Kristen Simonetti (Edison) Sex addiction

According to the National Council on Sexual Addiction Compulsivity an estimated 6-8% of Americans are sex addicts, which are roughly 18-24 million people. Sexual addiction is used to describe the behavior of a person who has an unusually intense sex drive or an obsession with sex.  Sex and the thought of sex tend to dominate the sex addict’s thinking, which then makes it difficult to work or engage in a healthy personal relationship. If more and more people are coming out with this addiction, will it start to be more acceptable in society? If so, will this have to become a topic of discussion when you first start dating someone to avoid the shock when you find out your partner has been unfaithful?

 

            Some psychologists and sociologists disagree on whether sex addiction is real or not.  According to the Diagnostics and Statistical Manual of Mental Disorders, sexual addiction is not listed. Why? Sociologists, Martin P Levine and Richard Troiden argue that simply shifting societal values are the main reason to blame. They believe the sex addict theory amounts to “transforming sin into sickness”  Levine said self-help groups like Sex Addicts Anonymous and Sexaholics Anonymous simply try “to shut down the sexual behavior and not deal with the underlying problem” for those who are unhappy because their frequent sexual behavior violates moral standards. “It used to be that people said, `The devil made me do this.’ Now they say, `My disease made me do this.’ If you enter the role of being a sick person, you’re not responsible for the behavior.”     

            

Levine and Troiden have some really good points of view on their feelings of sex addiction, but it seems that this addiction is growing. There are many treatment facilities around the country that offer a 12 step program which prohibits them from sexual stimulants (ex. porn) form 90 days, the same amount of time it typically takes for the brain chemicals to stop craving and the body to undergo withdrawls.  Just like alcoholics and drug addicts are instructed to never have a drink or get high again, sex addicts are prohibited from self – gratification.
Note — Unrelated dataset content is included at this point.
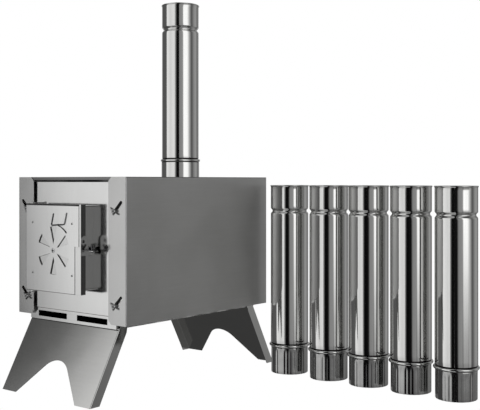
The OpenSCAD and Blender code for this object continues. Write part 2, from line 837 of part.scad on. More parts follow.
module leg() {
    span = leg_foot + leg_extra;
    difference() {
        translate([0, pivot_y, pivot_z]) rotate([-leg_splay, 0, 0]) difference() {
            intersection() {
                translate([0, 0, -span]) linear_extrude(span + leg_out) leg_plan();
                sideways(-leg_half_w - over, 2 * leg_half_w + 2 * over) leg_flange_outline();
            }
            translate([-leg_half_w + bend_r, -leg_out - over, -leg_top])
                cube([2 * (leg_half_w - bend_r), leg_t + 2 * over, leg_top + leg_out + over]);
            facing(-leg_out - over, leg_t + 2 * over) translate([0, -leg_foot]) arch_outline();
            translate([-leg_half_w - over, 0, 0]) rotate([0, 90, 0])
                cylinder(r = pivot_r + run_fit, h = 2 * leg_half_w + 2 * over);
        }
        translate([-half_w, -leg_foot, -leg_foot]) cube([body_w, 2 * leg_foot, leg_foot]);
    }
}

module front_leg() {
    color("slategray") in_set() leg();
}

module rear_leg() {
    color("slategray") in_set() at_rear() leg();
}

// Shouldered rivets that the legs fold on
module leg_pivots() {
    for (side = [0, 1]) mirror([side, 0, 0]) translate([tray_half_w, pivot_y, pivot_z]) rotate([0, 90, 0]) {
        translate([0, 0, -sheet_t - pivot_head_h]) cylinder(r = pivot_head_r, h = pivot_head_h, $fn = 48);
        translate([0, 0, -sheet_t]) cylinder(r = pivot_r, h = sheet_t + leg_gap + leg_t + loose_fit);
        cylinder(r = pivot_head_r, h = leg_gap - loose_fit, $fn = 48);
        translate([0, 0, leg_gap + leg_t + loose_fit]) cylinder(r = pivot_head_r, h = pivot_head_h, $fn = 48);
    }
}

module front_leg_pivots() {
    color("dimgray") in_set() leg_pivots();
}

module rear_leg_pivots() {
    color("dimgray") in_set() at_rear() leg_pivots();
}

// Outline of the pleated end, with its crests at the given radius
module pleats(crest_r) {
    polygon([for (i = [0 : 2 * pleat_count - 1])
        let (a = 180 * i / pleat_count, r = crest_r - (i % 2) * pleat_in) r * [cos(a), sin(a)]]);
}

// Wall of a flue section above its pleats, as radius and height; inset moves it inwards
function flue_wall(inset) = concat(
    arc([flue_r - inset, spigot_l], bead_r - inset, -90, 90, 8),
    [[flue_r - inset, flue_l - socket_l - groove_half],
        [flue_r - groove_in - inset, flue_l - socket_l - inset],
        [flue_r - groove_in - inset, flue_l - socket_l + inset],
        [flue_r - inset, flue_l - socket_l + groove_half],
        [flue_r - inset, flue_l - rim_h],
        [flue_r + rim_out - inset, flue_l]]);

function reversed(list) = [for (i = [len(list) - 1 : -1 : 0]) list[i]];

// A flue section, pleated end down, standing on height 0
module flue_pipe() {
    ring_z = spigot_l - bead_r - ring_h;
    ring_in_r = spigot_r - pleat_in - flue_t - ring_skin;
    color("silver") {
        difference() {
            linear_extrude(ring_z + ring_h / 2) pleats(spigot_r);
            translate([0, 0, -over]) linear_extrude(spigot_l + over) pleats(spigot_r - flue_t);
        }
        rotate_extrude() polygon(concat(
            [[ring_in_r, ring_z], [spigot_r + ring_skin, ring_z]],
            flue_wall(0), reversed(flue_wall(flue_t)), [[ring_in_r, ring_z + ring_h]]));
    }
}

module flue_section() {
    in_set() translate([0, flue_y, flue_z]) flue_pipe();
}

// The loose section with the given number, counted from the stove
module loose_section(number) {
    x = half_w + loose_first + (number > 1 ? loose_step_first + (number - 2) * loose_step : 0);
    in_set() translate([x, loose_y, 0]) flue_pipe();
}

module loose_section_1() { loose_section(1); }
module loose_section_2() { loose_section(2); }
module loose_section_3() { loose_section(3); }
module loose_section_4() { loose_section(4); }
module loose_section_5() { loose_section(5); }

side_panel_left();
side_panel_right();
top_panel();
front_plate();
rear_plate();
floor_rails();
grate();
ash_tray();
tray_rivets();
flue_collar();
front_studs();
rear_studs();
front_wing_nuts();
rear_wing_nuts();
door_frame();
hinge_fixed_leaf();
hinge_door_leaf();
hinge_pin();
door_lid();
door_face_plate();
damper_disc();
damper_handle();
damper_rivet();
latch_bracket();
latch_rivet();
latch_bolt();
latch_lever();
latch_wing_nut();
front_leg();
rear_leg();
front_leg_pivots();
rear_leg_pivots();
flue_section();
loose_section_1();
loose_section_2();
loose_section_3();
loose_section_4();
loose_section_5();
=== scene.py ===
import math

import bmesh
import bpy
from mathutils import Matrix, Vector


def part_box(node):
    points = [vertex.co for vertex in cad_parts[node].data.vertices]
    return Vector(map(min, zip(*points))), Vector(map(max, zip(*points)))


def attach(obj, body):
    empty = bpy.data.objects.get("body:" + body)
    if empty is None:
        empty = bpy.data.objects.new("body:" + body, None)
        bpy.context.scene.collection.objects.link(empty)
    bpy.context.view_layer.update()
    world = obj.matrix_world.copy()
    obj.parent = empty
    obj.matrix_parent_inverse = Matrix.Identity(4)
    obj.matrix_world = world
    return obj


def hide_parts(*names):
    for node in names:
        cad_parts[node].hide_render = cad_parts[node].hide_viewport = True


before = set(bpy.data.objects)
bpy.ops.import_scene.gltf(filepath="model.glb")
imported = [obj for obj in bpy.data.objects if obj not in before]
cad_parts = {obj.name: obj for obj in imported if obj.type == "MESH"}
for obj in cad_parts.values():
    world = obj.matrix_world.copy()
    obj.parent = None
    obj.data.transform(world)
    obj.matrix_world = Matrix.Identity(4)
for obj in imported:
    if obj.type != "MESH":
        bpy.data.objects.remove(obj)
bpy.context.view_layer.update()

bl_info = {
    "name": "Tent Wood Stove",
    "version": (1, 0, 0),
    "blender": (4, 5, 0),
    "location": "3D View > Sidebar > Stove",
    "description": "Dresses the packed tent stove with its finished steel pieces and sets up the studio",
    "category": "Add Mesh",
}

MM = 0.001


def low(node):
    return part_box(node)[0]


def high(node):
    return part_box(node)[1]


def middle(node):
    return (low(node) + high(node)) / 2


BODY_TOP = high("side_panel_right").z

# The camera, worked out from the photograph: its place, the way it looks, its turn from the front in
# degrees, and the picture's width and shift in pixels
CAMERA_PLACE = Vector((1.13035, -1.4005, 0.417))
CAMERA_LOOKS = Vector((-0.6251, 0.7804, 0.0))
CAMERA_RIGHT = Vector((0.7804, 0.6251, 0.0))
CAMERA_TURN = 38.7
PICTURE_WIDTH = 480
PICTURE_SHIFT = (-0.5, -24.0)

LAMP_PLACE = Vector((-1.3, -2.2, 3.0))
LAMP_AIM = Vector((0, 0, 0.2))
LAMP_SIZE = 2.6
FLOOR_DROP = 0.2 * MM

# The black card stands this far towards the camera, and fades from its left side on
CARD_AWAY = 1.6
CARD_SIDES = (-1.2, -0.25)
CARD_HEIGHTS = (-1.5, 2.6)
CARD_FADE_END = -0.72
CARD_EDGE_LIGHT = 0.48
DARK_WALL = 0.004

# Light of the studio walls: by degrees round from the camera to its right, and by share of the height
WALLS = (
    (-178, 0.20), (-155, 0.24), (-140, 0.06), (-95, 0.07), (-93.7, 0.08), (-92.7, 0.115), (-92, 0.17),
    (-91.3, 0.23), (-90.7, 0.31), (-90, 0.42), (-89, 0.56), (-87.8, 0.61), (-85.5, 0.62), (-60, 0.50),
    (-40, 0.58), (-28, 0.50), (-24.5, DARK_WALL), (-9, DARK_WALL), (-1, 0.17), (12, 0.19), (20, 0.22),
    (25, 0.80), (48, 0.78), (62, 0.32), (76, 0.07), (86, 0.09), (93, 0.16), (114, 0.24), (128, 0.16),
    (142, 0.08), (156, 0.24), (178, 0.20))
RIGHT_WALL = ((16, 0), (22, 1), (54, 1), (64, 0))
LEVELS = (
    (0.0, 0.45), (0.25, 0.60), (0.40, 0.80), (0.46, 1.0), (0.5, 1.0), (0.66, 1.0), (0.72, 0.6),
    (0.80, 0.35), (1.0, 0.5))
WALL_SLANT = 0.13


# ---------------------------------------------------------------- settings


def number(name, text, value):
    return bpy.props.FloatProperty(name=name, description=text, default=value)


def length(name, text, value):
    return bpy.props.FloatProperty(name=name, description=text, default=value, unit="LENGTH")


def tint(name, text, value):
    return bpy.props.FloatVectorProperty(name=name, description=text, subtype="COLOR", default=value)


class StudioSettings(bpy.types.PropertyGroup):
    floor_size: length("Floor size", "Side of the pale floor", 16.0)
    lens: number("Lens", "Focal length of the camera in mm", 67.95)
    lamp_power: number("Lamp power", "Power of the large soft lamp in watts", 45.0)
    brightness: number("Studio brightness", "Factor on the light of the studio walls", 1.85)
    floor_colour: tint("Floor colour", "Colour of the light that the floor throws back", (0.8, 0.8, 0.8))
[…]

They are to focus on having making sex more of an emotional experience with a loving partner, rather than just for pure sexual gratification.

 

Now that celebrities are coming out with this addiction after being caught being unfaithful (ie, Tiger Woods, David Duchovny). Are more and more people going to start using that as an excuse like Levine mentioned earlier? Michael Douglas reportedly has a signed prenup with his wife Catherine Zeta-Jones that includes a $5 million “straying free” should he sleep with someone other than his wife. I’m curious to see which way our society will go about opening up with their spouses on this issue.

    

http://ils.unc.edu/~viles/172i/users/big/docs/AP881031-0282

 

http://www.cbsnews.com/stories/2008/08/30/earlyshow/health/main4400786.shtml

http://www.sacbee.com/2010/02/20/2550891/sex-poiu-opiu-opiu-opui-opiu-ipui.html

http://www.msnbc.msn.com/id/35464930/ns/health-sexual_health/#storyContinued

http://www.myaddiction.com/education/articles/sex_statistics.html

http://www.webmd.com/sexual-conditions/guide/sexual-addiction

2 Responses to “Kristen Simonetti (Edison) Sex addiction”

  1. Cheri Wine says:

    Go Catherine Zeta-Jones! How sad that, that has to written out in a prenup though. THe vows you take on your wedding day clearly state to be faithful to one another. It isn’t enought to stand by your word anymore? Do you think we as a society forgive too easly, making it more acceptable to cheat, or that we quit too early, obsessed as a contry with instant gradification?